**TO DO**: Print the listing below from its opening line through the line holding "return strap.part", both ends included.

**SOURCE EXCERPT**:

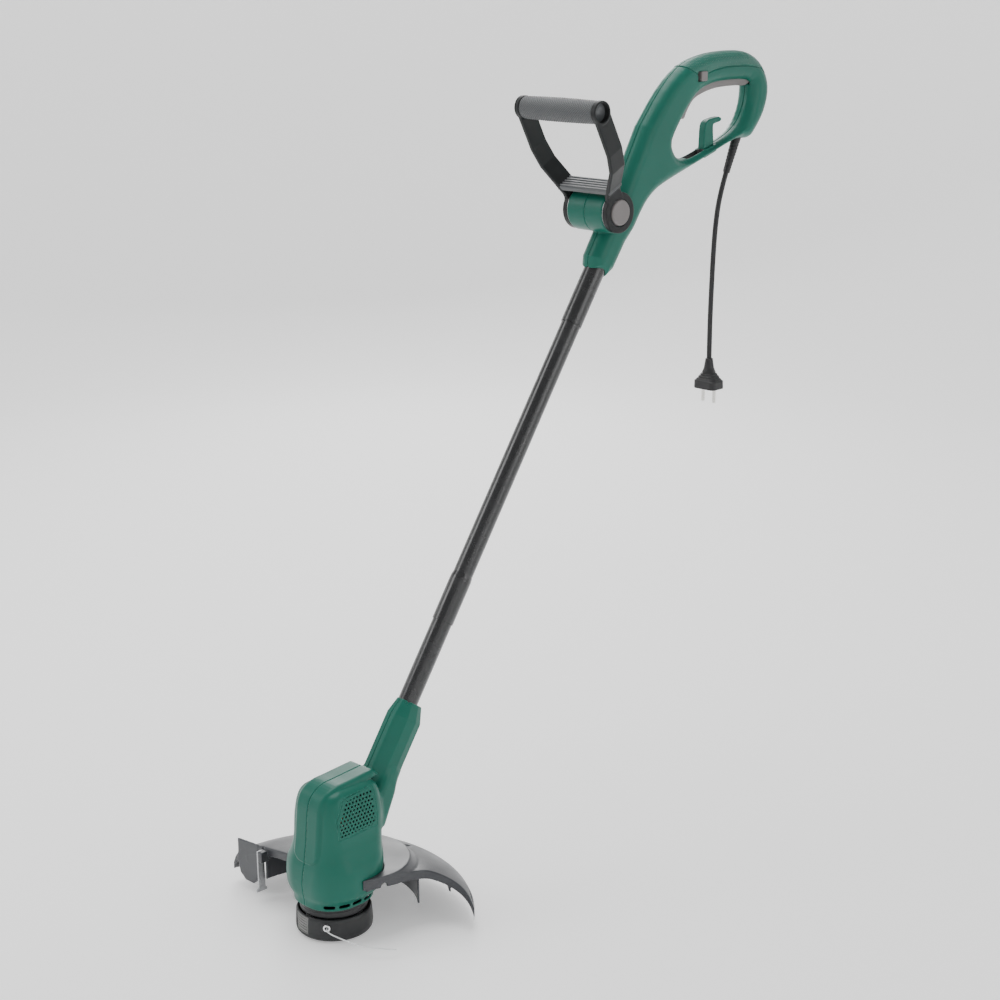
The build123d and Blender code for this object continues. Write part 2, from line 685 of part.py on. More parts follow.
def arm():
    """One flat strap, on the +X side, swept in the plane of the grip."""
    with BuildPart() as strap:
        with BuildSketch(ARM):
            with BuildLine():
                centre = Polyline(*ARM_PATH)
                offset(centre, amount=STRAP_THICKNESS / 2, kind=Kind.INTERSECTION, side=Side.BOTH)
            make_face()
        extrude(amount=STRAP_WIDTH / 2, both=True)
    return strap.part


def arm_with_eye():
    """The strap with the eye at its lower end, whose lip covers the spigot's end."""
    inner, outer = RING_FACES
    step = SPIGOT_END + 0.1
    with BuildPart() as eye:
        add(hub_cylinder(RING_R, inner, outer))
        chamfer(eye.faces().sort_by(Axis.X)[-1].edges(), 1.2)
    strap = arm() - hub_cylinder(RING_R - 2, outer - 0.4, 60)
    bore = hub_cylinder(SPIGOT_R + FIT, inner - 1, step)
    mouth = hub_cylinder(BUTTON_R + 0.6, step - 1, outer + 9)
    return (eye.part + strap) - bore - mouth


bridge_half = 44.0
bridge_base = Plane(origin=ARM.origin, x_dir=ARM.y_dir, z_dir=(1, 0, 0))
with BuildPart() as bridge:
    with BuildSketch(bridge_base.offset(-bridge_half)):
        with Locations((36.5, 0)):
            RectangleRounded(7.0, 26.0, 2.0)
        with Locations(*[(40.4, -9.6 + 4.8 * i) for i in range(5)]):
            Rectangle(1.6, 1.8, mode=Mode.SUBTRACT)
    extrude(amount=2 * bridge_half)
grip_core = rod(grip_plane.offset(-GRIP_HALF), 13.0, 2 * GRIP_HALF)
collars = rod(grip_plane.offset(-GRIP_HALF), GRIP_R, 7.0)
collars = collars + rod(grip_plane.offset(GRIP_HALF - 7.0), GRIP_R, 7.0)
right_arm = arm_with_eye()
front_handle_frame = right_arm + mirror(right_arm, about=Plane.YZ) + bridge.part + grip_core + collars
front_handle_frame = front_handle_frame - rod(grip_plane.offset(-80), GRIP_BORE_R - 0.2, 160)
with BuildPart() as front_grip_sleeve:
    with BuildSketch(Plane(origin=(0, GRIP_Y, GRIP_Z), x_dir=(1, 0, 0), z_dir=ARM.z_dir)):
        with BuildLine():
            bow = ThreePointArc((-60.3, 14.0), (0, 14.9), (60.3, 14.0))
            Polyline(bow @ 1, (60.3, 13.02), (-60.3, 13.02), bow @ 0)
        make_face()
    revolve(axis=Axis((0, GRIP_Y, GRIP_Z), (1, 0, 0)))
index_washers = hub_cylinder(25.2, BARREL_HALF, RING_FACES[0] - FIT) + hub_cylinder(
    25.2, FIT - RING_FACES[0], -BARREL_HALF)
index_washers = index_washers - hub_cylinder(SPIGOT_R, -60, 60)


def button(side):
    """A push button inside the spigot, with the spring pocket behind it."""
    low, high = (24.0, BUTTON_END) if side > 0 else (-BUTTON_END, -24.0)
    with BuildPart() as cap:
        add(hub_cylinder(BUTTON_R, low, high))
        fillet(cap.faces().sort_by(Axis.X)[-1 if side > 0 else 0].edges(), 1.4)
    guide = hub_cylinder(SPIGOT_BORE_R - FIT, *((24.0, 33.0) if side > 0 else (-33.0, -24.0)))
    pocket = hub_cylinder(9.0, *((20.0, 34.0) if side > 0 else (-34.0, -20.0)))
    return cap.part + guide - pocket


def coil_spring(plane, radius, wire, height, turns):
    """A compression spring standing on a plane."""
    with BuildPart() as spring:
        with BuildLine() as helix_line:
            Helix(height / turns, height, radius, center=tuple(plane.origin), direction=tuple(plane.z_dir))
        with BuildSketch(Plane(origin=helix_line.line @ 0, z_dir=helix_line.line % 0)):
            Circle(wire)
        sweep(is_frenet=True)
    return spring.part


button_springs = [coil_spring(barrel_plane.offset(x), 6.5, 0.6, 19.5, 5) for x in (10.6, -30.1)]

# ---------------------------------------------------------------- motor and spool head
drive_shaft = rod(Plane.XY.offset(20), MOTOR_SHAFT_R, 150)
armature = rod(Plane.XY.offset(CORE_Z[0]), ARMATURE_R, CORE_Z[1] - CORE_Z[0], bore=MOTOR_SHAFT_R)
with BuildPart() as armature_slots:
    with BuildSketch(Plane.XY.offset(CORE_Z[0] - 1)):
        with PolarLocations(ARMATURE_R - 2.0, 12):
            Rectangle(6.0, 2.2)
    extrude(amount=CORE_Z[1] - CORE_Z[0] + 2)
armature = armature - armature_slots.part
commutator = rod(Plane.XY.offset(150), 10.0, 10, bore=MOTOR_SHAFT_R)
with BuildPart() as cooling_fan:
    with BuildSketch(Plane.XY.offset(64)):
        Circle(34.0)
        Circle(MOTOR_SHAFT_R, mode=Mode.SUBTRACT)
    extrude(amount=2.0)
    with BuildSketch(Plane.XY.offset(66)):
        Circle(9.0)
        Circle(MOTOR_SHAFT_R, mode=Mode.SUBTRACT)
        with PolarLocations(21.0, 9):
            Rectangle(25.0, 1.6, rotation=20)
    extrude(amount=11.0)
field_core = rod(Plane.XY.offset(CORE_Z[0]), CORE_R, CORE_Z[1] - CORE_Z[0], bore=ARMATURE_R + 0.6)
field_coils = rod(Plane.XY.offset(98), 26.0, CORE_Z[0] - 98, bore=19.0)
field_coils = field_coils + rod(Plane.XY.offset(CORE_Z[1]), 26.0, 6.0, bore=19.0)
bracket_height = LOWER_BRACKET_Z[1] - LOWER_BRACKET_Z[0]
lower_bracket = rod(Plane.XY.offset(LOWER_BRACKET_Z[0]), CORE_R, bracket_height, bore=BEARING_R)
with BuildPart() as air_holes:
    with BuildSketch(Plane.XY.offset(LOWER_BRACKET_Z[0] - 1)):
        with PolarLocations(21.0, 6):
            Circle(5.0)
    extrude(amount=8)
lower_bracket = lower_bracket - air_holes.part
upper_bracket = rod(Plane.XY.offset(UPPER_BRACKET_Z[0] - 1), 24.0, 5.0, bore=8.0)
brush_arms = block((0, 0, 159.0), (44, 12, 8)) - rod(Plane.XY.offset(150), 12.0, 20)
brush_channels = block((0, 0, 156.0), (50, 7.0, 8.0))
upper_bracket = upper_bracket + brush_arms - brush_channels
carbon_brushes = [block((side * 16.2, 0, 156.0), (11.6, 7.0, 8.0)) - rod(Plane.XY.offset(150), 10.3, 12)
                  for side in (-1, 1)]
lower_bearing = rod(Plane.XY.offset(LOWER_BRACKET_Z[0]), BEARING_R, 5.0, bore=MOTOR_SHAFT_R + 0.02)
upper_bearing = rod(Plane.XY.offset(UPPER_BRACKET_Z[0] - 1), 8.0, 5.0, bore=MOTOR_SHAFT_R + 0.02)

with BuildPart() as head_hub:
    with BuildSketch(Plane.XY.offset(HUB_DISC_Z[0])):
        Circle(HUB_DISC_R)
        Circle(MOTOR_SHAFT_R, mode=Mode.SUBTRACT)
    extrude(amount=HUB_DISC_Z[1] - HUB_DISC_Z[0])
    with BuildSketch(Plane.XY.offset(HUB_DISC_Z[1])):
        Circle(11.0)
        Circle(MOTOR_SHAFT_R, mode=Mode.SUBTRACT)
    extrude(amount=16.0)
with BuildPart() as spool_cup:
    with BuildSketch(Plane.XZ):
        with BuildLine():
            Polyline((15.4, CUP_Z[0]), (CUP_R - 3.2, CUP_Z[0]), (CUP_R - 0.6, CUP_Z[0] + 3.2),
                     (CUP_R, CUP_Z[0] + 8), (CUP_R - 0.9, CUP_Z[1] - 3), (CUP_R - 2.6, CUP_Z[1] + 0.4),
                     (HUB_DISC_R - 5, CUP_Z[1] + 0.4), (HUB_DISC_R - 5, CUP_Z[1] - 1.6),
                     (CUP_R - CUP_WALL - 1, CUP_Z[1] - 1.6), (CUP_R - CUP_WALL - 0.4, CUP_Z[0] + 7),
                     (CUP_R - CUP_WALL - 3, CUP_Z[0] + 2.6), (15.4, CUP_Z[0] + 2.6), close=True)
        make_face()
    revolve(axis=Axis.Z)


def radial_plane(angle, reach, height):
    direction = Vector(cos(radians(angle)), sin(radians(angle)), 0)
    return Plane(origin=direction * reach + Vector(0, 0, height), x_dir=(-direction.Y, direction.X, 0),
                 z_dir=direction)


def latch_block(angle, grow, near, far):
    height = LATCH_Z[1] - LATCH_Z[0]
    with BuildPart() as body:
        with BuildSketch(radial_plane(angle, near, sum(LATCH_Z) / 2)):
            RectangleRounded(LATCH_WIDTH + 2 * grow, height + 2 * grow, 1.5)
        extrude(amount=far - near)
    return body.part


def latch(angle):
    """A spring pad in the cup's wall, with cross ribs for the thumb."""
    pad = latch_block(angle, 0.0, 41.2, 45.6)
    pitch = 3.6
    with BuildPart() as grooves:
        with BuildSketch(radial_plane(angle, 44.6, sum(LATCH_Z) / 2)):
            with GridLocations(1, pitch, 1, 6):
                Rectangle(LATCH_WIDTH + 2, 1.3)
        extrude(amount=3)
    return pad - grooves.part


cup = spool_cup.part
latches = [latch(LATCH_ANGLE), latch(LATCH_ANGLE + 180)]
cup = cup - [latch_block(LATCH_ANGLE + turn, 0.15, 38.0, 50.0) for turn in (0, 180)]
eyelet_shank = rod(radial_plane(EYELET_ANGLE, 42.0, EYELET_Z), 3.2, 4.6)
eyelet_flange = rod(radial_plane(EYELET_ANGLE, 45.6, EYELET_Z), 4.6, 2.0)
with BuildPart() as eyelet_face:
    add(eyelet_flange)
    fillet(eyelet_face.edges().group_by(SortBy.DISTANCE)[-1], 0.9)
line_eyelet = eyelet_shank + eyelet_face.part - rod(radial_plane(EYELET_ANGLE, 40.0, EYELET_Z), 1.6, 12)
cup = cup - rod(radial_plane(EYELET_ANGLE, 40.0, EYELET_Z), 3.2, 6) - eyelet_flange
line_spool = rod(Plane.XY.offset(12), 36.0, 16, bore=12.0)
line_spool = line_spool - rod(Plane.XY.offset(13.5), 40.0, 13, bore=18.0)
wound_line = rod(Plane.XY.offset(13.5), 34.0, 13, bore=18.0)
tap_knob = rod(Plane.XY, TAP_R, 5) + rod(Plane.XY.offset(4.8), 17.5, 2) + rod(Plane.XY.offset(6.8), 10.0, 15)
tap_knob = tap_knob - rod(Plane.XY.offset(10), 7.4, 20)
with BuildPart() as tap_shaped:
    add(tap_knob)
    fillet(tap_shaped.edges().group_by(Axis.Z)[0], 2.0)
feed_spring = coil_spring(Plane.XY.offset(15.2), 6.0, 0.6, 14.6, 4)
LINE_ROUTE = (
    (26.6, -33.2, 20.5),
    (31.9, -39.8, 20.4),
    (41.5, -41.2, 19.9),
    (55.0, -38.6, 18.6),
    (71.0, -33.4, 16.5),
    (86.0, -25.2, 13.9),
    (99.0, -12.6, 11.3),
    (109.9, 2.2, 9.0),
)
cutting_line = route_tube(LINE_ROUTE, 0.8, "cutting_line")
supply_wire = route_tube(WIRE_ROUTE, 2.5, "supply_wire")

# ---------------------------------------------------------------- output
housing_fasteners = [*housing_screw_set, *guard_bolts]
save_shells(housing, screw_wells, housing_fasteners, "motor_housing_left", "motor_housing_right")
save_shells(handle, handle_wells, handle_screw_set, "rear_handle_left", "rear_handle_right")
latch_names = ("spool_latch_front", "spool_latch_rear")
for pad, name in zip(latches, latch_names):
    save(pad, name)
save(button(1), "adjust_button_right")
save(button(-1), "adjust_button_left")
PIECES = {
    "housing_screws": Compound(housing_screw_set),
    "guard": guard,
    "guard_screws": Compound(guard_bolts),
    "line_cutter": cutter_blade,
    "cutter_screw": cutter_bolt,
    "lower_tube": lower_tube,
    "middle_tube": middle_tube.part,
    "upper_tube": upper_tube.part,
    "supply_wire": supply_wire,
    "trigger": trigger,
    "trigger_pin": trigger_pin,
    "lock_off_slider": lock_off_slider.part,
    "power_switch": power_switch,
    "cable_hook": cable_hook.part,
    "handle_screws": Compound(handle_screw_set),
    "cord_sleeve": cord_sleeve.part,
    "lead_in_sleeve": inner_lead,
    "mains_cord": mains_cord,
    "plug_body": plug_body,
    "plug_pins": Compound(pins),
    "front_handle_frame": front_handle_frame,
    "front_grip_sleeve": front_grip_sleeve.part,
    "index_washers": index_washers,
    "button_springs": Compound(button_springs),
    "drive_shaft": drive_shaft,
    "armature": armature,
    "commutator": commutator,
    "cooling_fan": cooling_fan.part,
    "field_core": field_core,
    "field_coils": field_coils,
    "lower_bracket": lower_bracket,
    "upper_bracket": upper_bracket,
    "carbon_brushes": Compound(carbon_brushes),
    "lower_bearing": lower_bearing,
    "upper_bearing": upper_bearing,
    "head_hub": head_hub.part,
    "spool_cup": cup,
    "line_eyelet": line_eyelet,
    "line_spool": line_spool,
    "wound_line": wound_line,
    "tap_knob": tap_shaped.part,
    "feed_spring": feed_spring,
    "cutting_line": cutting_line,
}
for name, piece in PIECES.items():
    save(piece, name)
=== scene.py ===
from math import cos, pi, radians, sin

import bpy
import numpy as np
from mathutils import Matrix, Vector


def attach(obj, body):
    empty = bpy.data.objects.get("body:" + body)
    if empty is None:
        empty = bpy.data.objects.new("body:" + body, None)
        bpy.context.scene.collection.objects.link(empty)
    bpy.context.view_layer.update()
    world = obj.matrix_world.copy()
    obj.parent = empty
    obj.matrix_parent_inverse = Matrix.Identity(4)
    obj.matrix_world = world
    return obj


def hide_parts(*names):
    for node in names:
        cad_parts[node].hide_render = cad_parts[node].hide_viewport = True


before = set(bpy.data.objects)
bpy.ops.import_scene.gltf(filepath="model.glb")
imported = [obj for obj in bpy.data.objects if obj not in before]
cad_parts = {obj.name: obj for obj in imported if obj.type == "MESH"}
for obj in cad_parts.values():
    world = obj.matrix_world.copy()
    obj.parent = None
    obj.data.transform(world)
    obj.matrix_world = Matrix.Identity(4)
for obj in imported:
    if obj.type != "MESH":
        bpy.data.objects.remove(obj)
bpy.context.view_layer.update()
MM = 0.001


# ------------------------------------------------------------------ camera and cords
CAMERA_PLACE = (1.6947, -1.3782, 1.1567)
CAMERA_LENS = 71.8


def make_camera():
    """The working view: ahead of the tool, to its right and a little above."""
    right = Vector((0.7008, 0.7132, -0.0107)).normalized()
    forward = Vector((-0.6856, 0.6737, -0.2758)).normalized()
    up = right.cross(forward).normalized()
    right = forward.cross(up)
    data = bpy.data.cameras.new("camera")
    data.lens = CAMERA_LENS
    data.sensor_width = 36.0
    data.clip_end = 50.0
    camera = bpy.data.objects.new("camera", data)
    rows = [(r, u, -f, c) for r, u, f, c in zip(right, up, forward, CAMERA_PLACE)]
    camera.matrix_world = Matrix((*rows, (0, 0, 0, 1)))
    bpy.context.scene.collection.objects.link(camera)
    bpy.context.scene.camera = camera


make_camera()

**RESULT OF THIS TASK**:
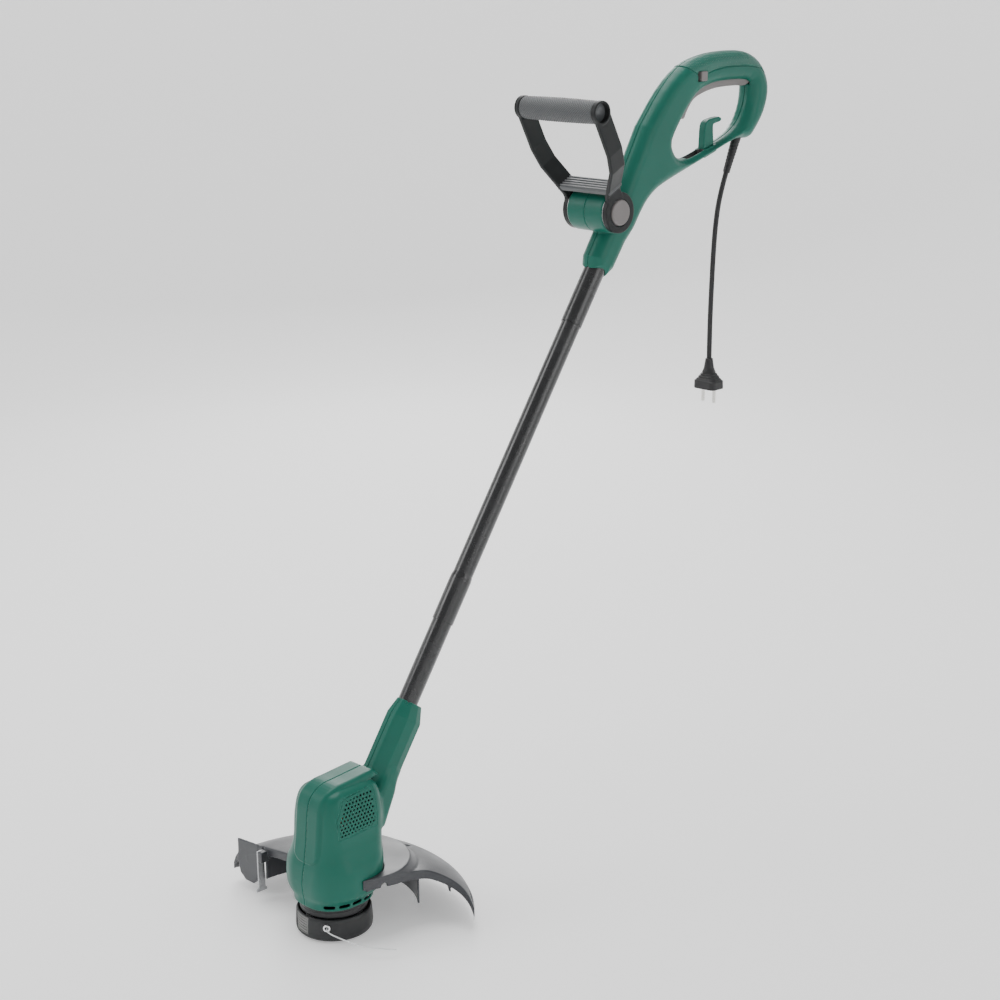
The build123d and Blender code for this object continues. Write part 2, from line 685 of part.py on. More parts follow.
def arm():
    """One flat strap, on the +X side, swept in the plane of the grip."""
    with BuildPart() as strap:
        with BuildSketch(ARM):
            with BuildLine():
                centre = Polyline(*ARM_PATH)
                offset(centre, amount=STRAP_THICKNESS / 2, kind=Kind.INTERSECTION, side=Side.BOTH)
            make_face()
        extrude(amount=STRAP_WIDTH / 2, both=True)
    return strap.part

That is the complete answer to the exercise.